Ранние новеллы [Frühe Erzählungen] (Манн) - страница 13

Постучав, он услышал тихое покашливание, когда прочищают горло, прежде чем заговорить; потом устало-вопросительно прозвучало ее: «Войдите».

И, войдя, он увидел ее у задней стены комнаты на диване за круглым столом в полумраке; на небольшом серванте у открытого окна под абажуром горела лампа. Она не подняла на него глаз и, видимо, думая, что это служанка, застыла в усталой позе, прислонившись щекой к спинке дивана.

— Добрый вечер, фройляйн Вельтнер, — тихо сказал он. Она, вздрогнув, подняла голову и мгновение смотрела на него с выражением глубокого испуга.

Она была бледна, глаза покраснели. Молчаливо-покорное страдание залегло вокруг рта, и поднятый на него взгляд и звучание ее голоса, когда она спросила: «Так поздно?» — выдавали невыразимо-кроткую, жалобную усталость.

И тогда в нем доверху взмыло то, чего он еще никогда не испытывал, поскольку еще никогда не забывался, — неясная нутряная мука при виде боли на этом милом, милом лице, в этих любимых глазах, ласковым безоблачным счастьем паривших над его жизнью; если до сих пор он сострадал только самому себе, то теперь его переполняло глубокое, бесконечно самоотверженное сострадание к ней.

Он замер в том же положении и лишь тихо, робко спросил, но вместе с ним задушевно говорило чувство:

— Почему вы плакали, фройляйн Ирма?

Она молча опустила глаза на колени, на белый платочек, который сжимала в руке.

Он подошел к ней, сел рядом, взял узкие матово-белые руки, холодные, влажные, и нежно поцеловал каждую; из недр груди к глазам подступали горячие слезы, а он дрожащим голосом повторил:

— Вы ведь… плакали?

Но она еще ниже опустила голову, так что на него чуть пахнуло волосами; ее грудь вздымалась от тяжелого, беззвучного, охваченного страхом страдания, а нежные пальцы дрожали в его руках, и тут он увидел, как с длинных шелковых ресниц капнули две слезы — медленно и тяжело.

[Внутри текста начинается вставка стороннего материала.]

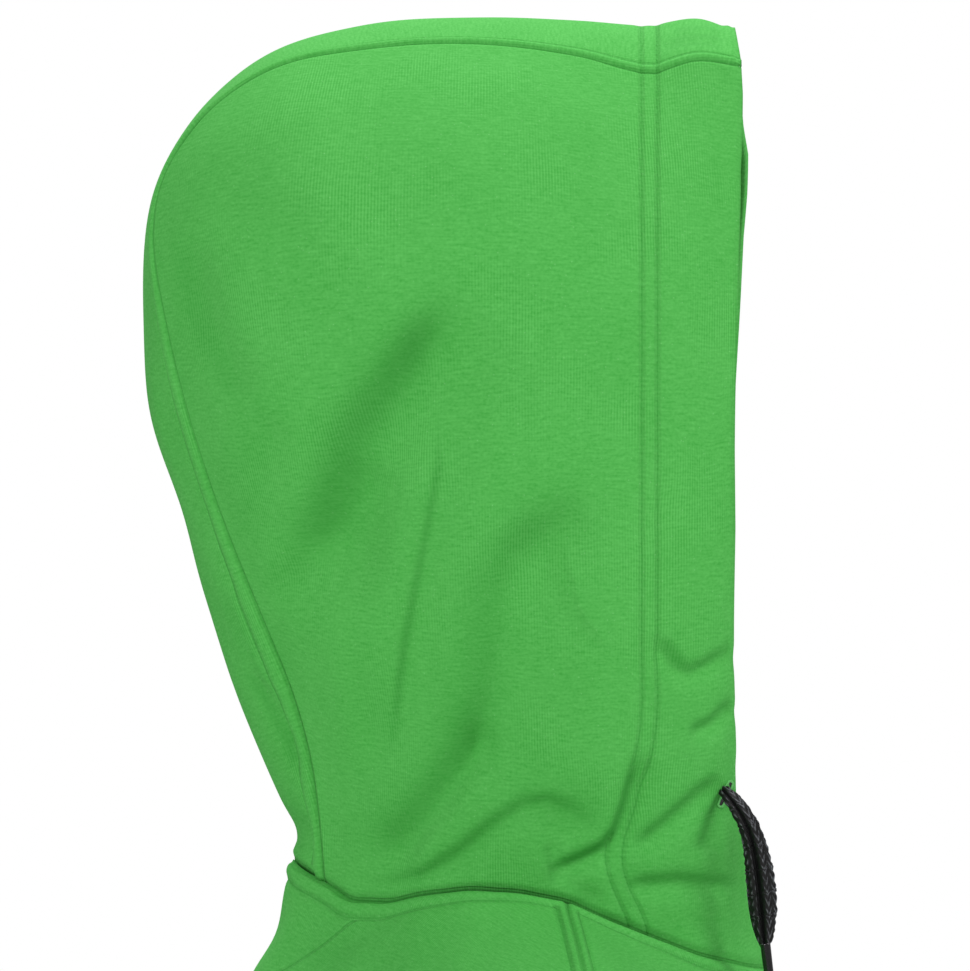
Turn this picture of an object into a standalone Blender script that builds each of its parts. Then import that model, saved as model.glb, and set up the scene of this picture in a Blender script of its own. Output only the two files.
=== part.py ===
"""Zip-up hoodie with a raised three-piece hood, hollow and filled out as if worn.

Metres, +Z up, the front to -Y, the wearer's right to -X. The origin is between the two high shoulder
points. Each cut piece is a wall worked out from its outer surface and that surface's normals; pieces
that are sewn together share the points and normals of their seam line, and each stays a little short
of it. Only the wearer's left half (+X) is worked out, and the right is its mirror image.
"""

import math

import bmesh
import bpy
import numpy as np
from mathutils import Matrix, Vector

MM = 0.001

# Cloth and seams
CLOTH = 1.8 * MM  # wall of the fleece
CASING_CLOTH = 3.6 * MM  # wall of the hood's front hem, which is two layers
RIB_CLOTH = 2.2 * MM  # wall of the rib knit, to the foot of its ribs
SEAM_EASE = 0.2 * MM  # each piece ends this far from its seam line
LAYER_GAP = 0.3 * MM  # between two layers that lie on each other
FACET_ROOM = 0.32 * MM  # how far the fronts' flat facets can stand from their true curve
CENTRE_GAP = 6.5 * MM  # from the centre front to the fronts' edges, beside the zip

# Body
BODY_ROUND = 2.4  # power of the body's rounded section
BODY_MID_Y = 5.0 * MM  # where the side seams run
HEM_SEAM_Z = -600.0 * MM
HEM_END_Z = -665.0 * MM
HEM_LEVELS = (-600.4 * MM, -614.0 * MM, HEM_END_Z)
UNDERARM_Z = -235.0 * MM
CHEST_Z = -88.0 * MM  # where the centre lines meet the row of the shoulder tips

# Hood
CROWN_ROUND = 94.0 * MM  # from the centre strip's seam to the hood's full width
CROWN_POWER = 0.8
FACE_ROUND = 120.0 * MM  # from the face edge to the hood's full width
STRIP_HALF = 45.0 * MM  # half the centre strip's width, above the nape
NAPE_HEIGHT = 160.0 * MM  # height over which the strip narrows towards the neck
NAPE_Y = 60.0 * MM  # behind this, the strip's seam is that of the nape
BROW_Z = 300.0 * MM  # above this, the face edge is as wide as the strip

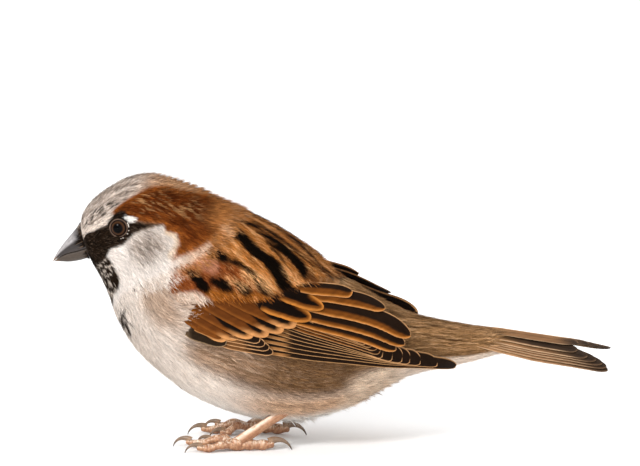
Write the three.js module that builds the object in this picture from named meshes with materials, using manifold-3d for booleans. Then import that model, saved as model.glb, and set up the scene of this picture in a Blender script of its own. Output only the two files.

Испугавшись, он прижал ее руки к своей груди, его стиснуло отчаянное, болезненное чувство, и хоть перехватило горло, он громко взмолился:

— Я не могу… не могу видеть, как ты плачешь! Я не вынесу этого!

И она подняла к нему бледную головку, так что они смотрели глаза в глаза, глубоко-глубоко, до самой души, и говорили друг другу этим взглядом о своей любви. И последнюю робость прорезал ликующе-освобождающий, отчаянно-блаженный крик любви, и молодые тела переплелись во вздыбленном конвульсивном натяжении, и дрожащие губы прижались друг к другу в первом долгом поцелуе, вокруг которого потонул мир, а в открытое окно вплывал запах сирени, ставший теперь душным и жадным.